UK governing bodies have a HSWA duty of care to integrity staff working in high-risk environments
The Health and Safety at Work Act 1974 and the Management of Health and Safety at Work Regulations 1999 require UK-based governing bodies to assess and manage the risks to their employees. For integrity investigators deployed in P1 markets or investigating violent criminal networks, this requires a formal risk assessment, not a default assumption that investigation work is low-risk.
Illegal betting markets in P1 cities mean investigations involve criminal organisations, not regulated firms
In Nigeria, the Philippines, Indonesia, Thailand, and China, the dominant betting market is illegal. Investigation of corruption in these markets involves criminal networks with no regulated accountability -- the standard integrity response of licensing sanctions has no application. Law enforcement cooperation protocols and investigator personal security are both more complex in illegal market jurisdictions.

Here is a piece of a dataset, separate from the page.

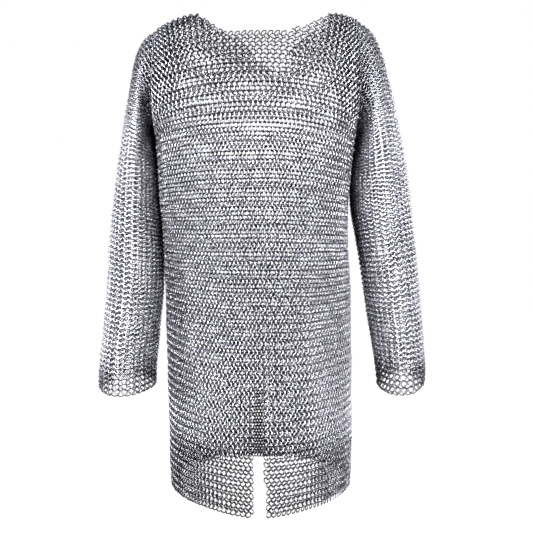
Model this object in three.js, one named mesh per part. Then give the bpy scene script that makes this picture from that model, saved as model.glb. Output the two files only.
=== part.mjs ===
// Chainmail hauberk as it hangs when worn: body, yokes, split skirt and long sleeves, each a thin
// curved wall as thick as the weave. Millimetres, +Z up, the front faces -Y, and the origin lies
// midway between the shoulder tops. Left and right are as seen from the front.
import * as THREE from "three";

// Thickness of the weave, where its rings lean across it
const WALL = 5;
// Gap between two joined pieces
const SEAM = 0.3;
// How far out a sleeve's first ring stands: more than a seam, because the two faceted edges meet
// at a slant
const SLEEVE_SEAM = 0.66;
// Levels below the shoulder tops
const UNDERARM_DROP = 225;
const SLIT_TOP_DROP = 708;
const HEM_DROP = 948;
// How far the armhole bows to the front and to the back
const ARMHOLE_BOW = 60;
// Powers that round the armhole at its top and at its foot: less is rounder
const ARMHOLE_TOP = 0.55;
const ARMHOLE_FOOT = 0.8;
// The bow fades from the armhole to the middle of the chest with this power
const BOW_FADE = 7;
// Roundness of the line from the chest over the shoulder
const SHOULDER_ROUND = 2.2;
// How far the sleeve's first ring stands clear of the body at the bottom of the armhole
const ARMPIT_CLEAR = 3.4;
const ARMPIT_FADE = 8;

// One row for each level of the body: half widths, depths, how square the section is, and how
// much higher the woven rows lie at each side than in the middle
const BODY = [
  { drop: 225, left: 204, right: 185, front: 122, back: 130, square: 2.2, liftLeft: -15, liftRight: -30 },
  { drop: 290, left: 200.5, right: 178, front: 129, back: 136, square: 2.15, liftLeft: -12, liftRight: -24 },
  { drop: 355, left: 197.5, right: 175, front: 132, back: 138, square: 2.1, liftLeft: -8, liftRight: -16 },
  { drop: 435, left: 192.5, right: 174.5, front: 135, back: 140, square: 2.05, liftLeft: 0, liftRight: -6 },
  { drop: 520, left: 189.5, right: 178.5, front: 138, back: 143, square: 2, liftLeft: 10, liftRight: 0 },
  { drop: 600, left: 188.5, right: 182.5, front: 141, back: 145, square: 1.97, liftLeft: 16, liftRight: 4 },
  { drop: 670, left: 187.5, right: 184, front: 143, back: 146, square: 1.95, liftLeft: 16, liftRight: 6 },
  { drop: 745, left: 186.5, right: 185, front: 145, back: 147, square: 1.93, liftLeft: 11, liftRight: 5 },
  { drop: 850, left: 185.5, right: 186.5, front: 147, back: 148, square: 1.9, liftLeft: 5, liftRight: 2 },
  { drop: 948, left: 182, right: 184, front: 148, back: 148, square: 1.88, liftLeft: 0, liftRight: 0 },
];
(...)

IBIA alert data starts investigations that expose investigators to the same networks the data reveals
Betting pattern alerts from the International Betting Integrity Association identify the criminal networks that are manipulating markets. Investigators who follow up on these alerts are investigating the same networks. Information handling from the point of alert receipt is an operational security requirement.

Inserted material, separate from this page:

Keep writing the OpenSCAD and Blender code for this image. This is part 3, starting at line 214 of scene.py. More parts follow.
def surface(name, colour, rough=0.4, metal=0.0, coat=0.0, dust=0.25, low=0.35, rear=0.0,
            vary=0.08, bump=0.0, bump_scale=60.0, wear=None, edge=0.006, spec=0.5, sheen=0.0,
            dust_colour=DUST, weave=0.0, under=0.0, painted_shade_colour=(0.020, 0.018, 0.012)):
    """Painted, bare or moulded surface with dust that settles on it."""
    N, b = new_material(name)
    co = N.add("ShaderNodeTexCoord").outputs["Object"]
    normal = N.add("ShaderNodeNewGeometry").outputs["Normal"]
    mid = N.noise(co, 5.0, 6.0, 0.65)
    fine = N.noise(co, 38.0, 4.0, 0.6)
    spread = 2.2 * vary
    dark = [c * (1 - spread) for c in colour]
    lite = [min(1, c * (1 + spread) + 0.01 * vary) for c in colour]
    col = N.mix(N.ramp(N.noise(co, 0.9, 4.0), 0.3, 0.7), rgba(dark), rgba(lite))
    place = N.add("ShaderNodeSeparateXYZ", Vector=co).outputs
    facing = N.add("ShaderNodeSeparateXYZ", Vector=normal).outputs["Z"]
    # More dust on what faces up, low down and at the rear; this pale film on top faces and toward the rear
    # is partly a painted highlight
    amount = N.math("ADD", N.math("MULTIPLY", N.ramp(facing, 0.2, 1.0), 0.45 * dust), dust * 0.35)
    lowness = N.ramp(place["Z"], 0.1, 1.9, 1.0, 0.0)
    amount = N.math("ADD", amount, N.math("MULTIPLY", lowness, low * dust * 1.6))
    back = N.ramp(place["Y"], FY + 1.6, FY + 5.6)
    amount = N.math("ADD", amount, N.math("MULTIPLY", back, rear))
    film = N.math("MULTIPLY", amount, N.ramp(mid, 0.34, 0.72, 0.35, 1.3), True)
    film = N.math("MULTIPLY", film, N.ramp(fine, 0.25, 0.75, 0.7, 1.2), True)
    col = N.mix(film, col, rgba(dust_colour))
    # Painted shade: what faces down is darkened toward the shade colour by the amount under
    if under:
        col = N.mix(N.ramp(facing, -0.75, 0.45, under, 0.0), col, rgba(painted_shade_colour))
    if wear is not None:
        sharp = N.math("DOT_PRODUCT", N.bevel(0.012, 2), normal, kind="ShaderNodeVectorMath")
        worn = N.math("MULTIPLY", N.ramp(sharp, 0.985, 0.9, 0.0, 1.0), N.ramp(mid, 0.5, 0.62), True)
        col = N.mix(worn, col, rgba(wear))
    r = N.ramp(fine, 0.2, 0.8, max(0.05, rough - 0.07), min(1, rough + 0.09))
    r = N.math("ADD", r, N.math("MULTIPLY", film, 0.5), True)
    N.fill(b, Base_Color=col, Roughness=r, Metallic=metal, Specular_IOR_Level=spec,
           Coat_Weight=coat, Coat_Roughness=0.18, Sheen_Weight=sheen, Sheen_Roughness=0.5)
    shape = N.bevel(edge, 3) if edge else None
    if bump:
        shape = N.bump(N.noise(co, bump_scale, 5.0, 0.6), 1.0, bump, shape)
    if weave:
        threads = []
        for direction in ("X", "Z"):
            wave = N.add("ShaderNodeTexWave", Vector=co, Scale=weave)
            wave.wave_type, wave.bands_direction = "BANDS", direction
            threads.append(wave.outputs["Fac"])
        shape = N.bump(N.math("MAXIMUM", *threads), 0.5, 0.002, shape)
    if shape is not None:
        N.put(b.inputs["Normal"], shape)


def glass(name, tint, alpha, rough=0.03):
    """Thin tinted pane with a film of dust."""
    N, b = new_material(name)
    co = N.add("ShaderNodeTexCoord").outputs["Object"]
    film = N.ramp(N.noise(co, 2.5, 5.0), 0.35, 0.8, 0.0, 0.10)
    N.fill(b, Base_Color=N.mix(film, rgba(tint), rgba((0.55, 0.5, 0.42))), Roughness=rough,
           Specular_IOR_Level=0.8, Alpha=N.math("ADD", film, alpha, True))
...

Source and witness protection is a legal and personal security obligation for integrity investigators
Sources who provide information on match-fixing networks face the same physical threat as the investigators. The governing body's legal team must advise on jurisdiction-specific source protection frameworks before an investigation begins. Encrypted and compartmentalised communication protocols are a minimum requirement where a source is at elevated risk.